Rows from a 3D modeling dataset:
※
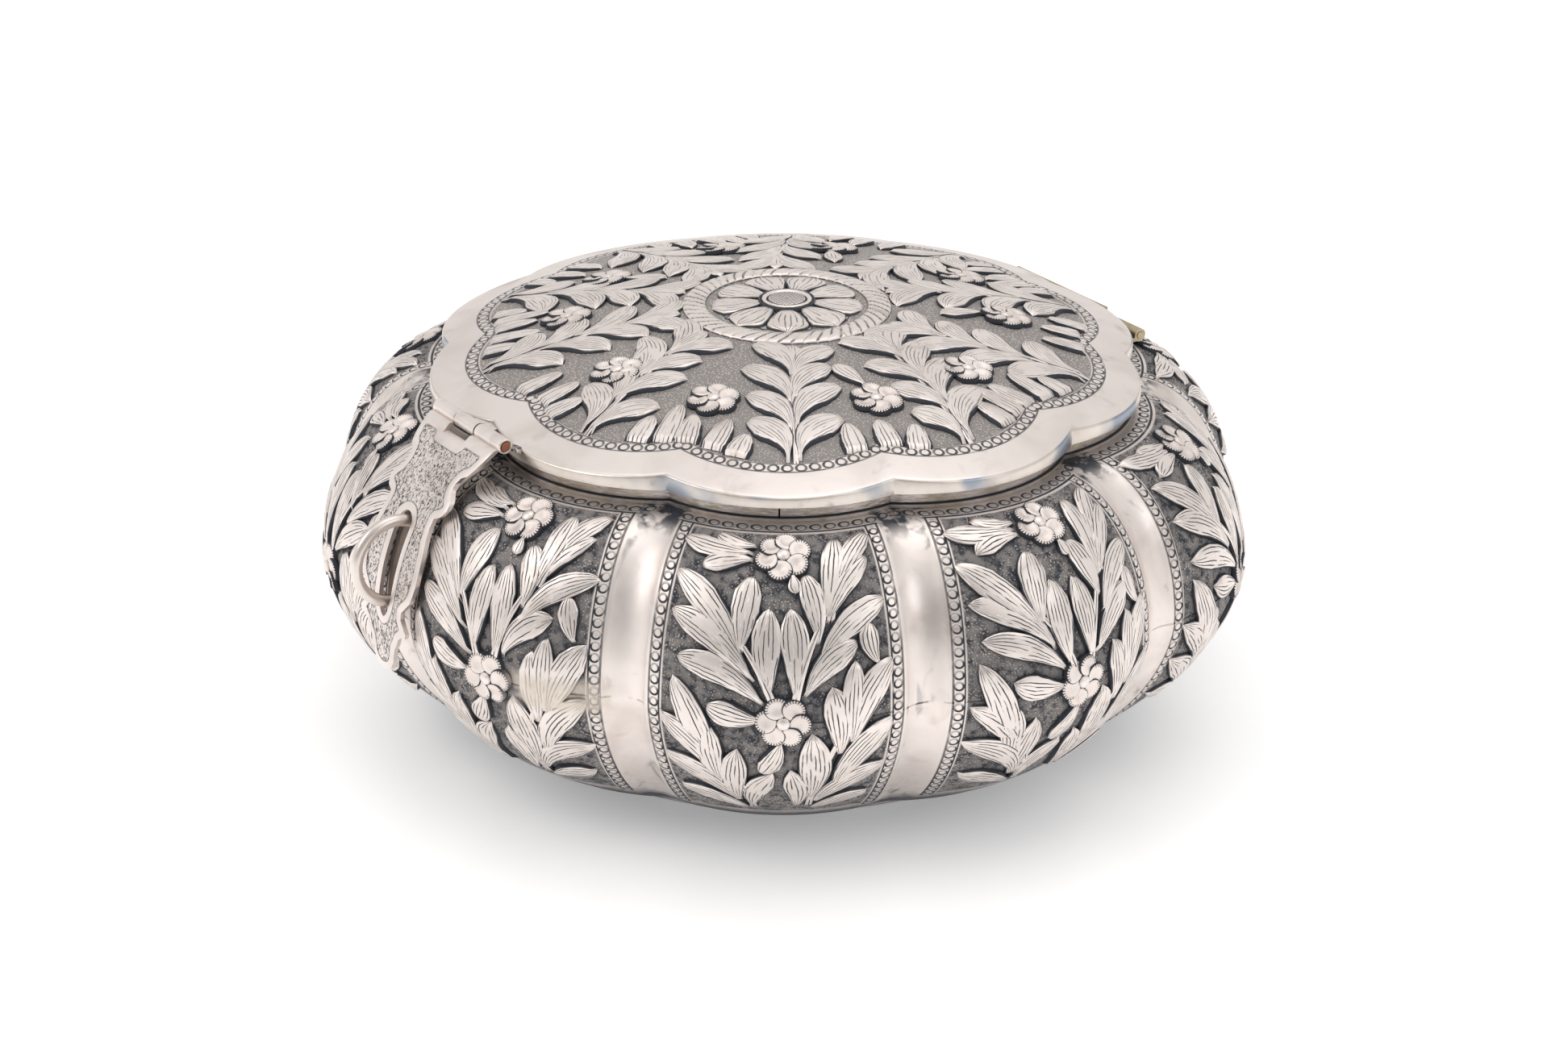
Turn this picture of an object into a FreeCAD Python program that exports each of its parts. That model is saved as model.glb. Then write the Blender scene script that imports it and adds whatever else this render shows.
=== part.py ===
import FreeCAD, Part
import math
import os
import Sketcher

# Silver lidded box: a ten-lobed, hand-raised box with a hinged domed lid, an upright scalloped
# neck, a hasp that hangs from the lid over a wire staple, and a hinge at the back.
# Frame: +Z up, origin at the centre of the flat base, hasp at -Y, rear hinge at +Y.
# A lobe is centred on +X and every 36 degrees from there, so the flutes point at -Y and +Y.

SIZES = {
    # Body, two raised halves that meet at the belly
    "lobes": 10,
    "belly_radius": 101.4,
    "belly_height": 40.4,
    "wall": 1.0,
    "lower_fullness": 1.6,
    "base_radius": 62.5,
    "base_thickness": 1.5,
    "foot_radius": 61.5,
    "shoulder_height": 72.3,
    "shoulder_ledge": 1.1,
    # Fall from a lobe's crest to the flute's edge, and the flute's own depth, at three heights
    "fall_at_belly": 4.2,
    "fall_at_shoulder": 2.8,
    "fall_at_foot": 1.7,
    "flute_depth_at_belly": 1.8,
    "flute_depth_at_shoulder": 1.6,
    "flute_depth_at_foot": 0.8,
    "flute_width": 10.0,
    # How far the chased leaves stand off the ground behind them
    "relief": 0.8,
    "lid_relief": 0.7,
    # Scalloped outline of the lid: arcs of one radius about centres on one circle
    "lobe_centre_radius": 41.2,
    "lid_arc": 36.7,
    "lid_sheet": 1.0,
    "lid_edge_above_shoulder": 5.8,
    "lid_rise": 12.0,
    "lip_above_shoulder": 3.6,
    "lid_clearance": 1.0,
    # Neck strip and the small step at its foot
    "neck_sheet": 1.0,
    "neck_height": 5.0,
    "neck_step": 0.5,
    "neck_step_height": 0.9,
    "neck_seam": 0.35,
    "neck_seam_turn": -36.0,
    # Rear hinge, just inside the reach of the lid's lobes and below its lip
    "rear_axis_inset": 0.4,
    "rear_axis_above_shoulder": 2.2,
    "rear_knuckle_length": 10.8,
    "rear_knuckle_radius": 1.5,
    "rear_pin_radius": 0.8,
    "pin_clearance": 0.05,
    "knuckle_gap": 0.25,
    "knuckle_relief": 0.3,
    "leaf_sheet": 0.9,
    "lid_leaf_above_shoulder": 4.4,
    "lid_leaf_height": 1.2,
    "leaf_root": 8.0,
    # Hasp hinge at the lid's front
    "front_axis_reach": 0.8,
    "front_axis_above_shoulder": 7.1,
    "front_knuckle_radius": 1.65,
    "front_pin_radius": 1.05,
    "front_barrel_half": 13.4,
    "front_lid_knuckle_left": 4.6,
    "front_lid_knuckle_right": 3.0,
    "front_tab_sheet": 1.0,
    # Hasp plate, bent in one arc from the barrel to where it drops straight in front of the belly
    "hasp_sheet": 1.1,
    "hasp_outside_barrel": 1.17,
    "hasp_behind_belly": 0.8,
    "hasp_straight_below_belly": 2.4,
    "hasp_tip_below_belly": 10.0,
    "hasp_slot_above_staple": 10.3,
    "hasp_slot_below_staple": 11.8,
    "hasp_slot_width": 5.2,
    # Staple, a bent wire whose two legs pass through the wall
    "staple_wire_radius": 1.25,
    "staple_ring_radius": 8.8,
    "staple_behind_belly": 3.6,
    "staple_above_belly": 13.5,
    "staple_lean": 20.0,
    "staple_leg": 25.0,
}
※
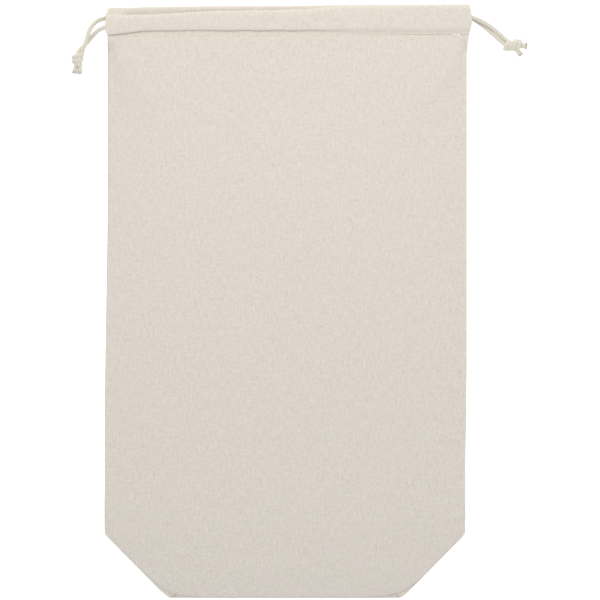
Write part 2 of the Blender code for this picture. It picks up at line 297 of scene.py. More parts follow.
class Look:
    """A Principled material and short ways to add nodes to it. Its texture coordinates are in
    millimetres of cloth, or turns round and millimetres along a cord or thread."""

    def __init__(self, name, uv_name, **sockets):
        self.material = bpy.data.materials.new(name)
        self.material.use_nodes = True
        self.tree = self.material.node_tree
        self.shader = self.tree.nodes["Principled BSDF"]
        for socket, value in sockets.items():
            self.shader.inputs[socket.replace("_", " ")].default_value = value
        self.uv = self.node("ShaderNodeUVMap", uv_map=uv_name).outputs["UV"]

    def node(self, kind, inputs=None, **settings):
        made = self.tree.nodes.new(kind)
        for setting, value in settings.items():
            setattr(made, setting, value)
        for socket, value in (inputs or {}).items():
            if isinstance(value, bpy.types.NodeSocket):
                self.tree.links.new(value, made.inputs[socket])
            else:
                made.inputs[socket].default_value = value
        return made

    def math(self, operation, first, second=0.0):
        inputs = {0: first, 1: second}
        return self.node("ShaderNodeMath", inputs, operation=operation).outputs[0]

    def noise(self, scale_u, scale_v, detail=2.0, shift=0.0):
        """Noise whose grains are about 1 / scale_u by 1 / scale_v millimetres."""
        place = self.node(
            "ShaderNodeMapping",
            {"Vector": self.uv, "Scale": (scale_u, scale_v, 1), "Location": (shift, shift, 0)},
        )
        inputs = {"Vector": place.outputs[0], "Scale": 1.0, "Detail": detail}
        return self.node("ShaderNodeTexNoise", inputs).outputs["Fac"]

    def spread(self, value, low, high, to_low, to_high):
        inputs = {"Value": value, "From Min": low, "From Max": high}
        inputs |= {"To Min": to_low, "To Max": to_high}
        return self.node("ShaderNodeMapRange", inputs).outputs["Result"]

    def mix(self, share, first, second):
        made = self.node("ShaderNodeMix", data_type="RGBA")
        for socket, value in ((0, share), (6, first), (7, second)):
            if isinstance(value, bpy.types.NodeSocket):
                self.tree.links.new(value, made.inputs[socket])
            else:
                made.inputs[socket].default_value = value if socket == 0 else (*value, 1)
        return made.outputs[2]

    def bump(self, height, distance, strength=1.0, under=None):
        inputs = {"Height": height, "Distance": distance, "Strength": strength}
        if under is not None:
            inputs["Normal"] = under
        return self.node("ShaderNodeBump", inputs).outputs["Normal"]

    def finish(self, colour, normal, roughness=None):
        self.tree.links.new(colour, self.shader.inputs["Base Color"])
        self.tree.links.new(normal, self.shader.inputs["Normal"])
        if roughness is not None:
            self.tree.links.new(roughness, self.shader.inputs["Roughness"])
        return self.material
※
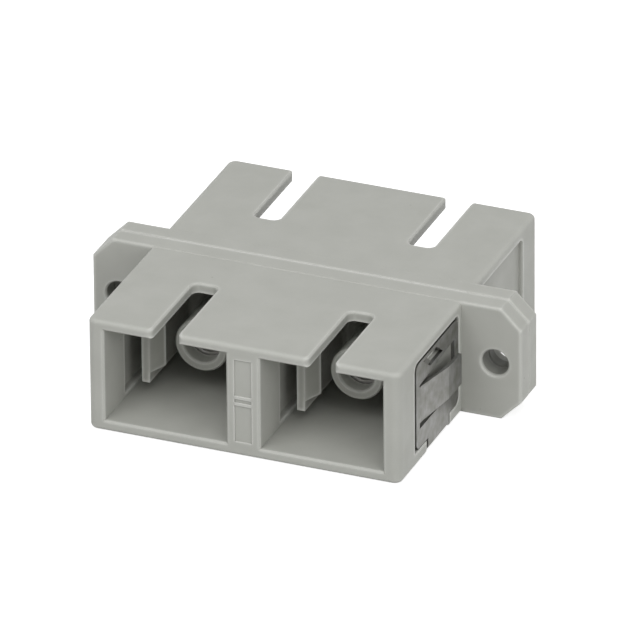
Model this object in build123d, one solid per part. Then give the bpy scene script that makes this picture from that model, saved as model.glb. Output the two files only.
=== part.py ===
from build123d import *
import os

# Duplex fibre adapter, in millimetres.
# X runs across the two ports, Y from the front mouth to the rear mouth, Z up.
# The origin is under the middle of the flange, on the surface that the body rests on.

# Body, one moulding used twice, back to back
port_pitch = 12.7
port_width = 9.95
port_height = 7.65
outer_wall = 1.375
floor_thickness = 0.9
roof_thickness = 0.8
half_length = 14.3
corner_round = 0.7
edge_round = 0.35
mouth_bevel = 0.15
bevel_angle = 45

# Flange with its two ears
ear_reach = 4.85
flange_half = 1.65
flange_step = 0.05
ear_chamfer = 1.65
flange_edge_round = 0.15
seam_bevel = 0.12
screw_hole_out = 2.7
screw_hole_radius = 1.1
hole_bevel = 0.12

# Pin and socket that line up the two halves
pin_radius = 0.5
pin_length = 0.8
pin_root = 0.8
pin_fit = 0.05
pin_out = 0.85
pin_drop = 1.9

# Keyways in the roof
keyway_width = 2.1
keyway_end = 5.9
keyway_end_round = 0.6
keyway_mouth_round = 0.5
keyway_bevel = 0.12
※
AIM OF THE EXERCISE: From the data above, gather every line that includes the word "parts".

SOLUTION BELOW:
Turn this picture of an object into a FreeCAD Python program that exports each of its parts. That model is saved as model.glb. Then write the Blender scene script that imports it and adds whatever else this render shows.
Write part 2 of the Blender code for this picture. It picks up at line 297 of scene.py. More parts follow.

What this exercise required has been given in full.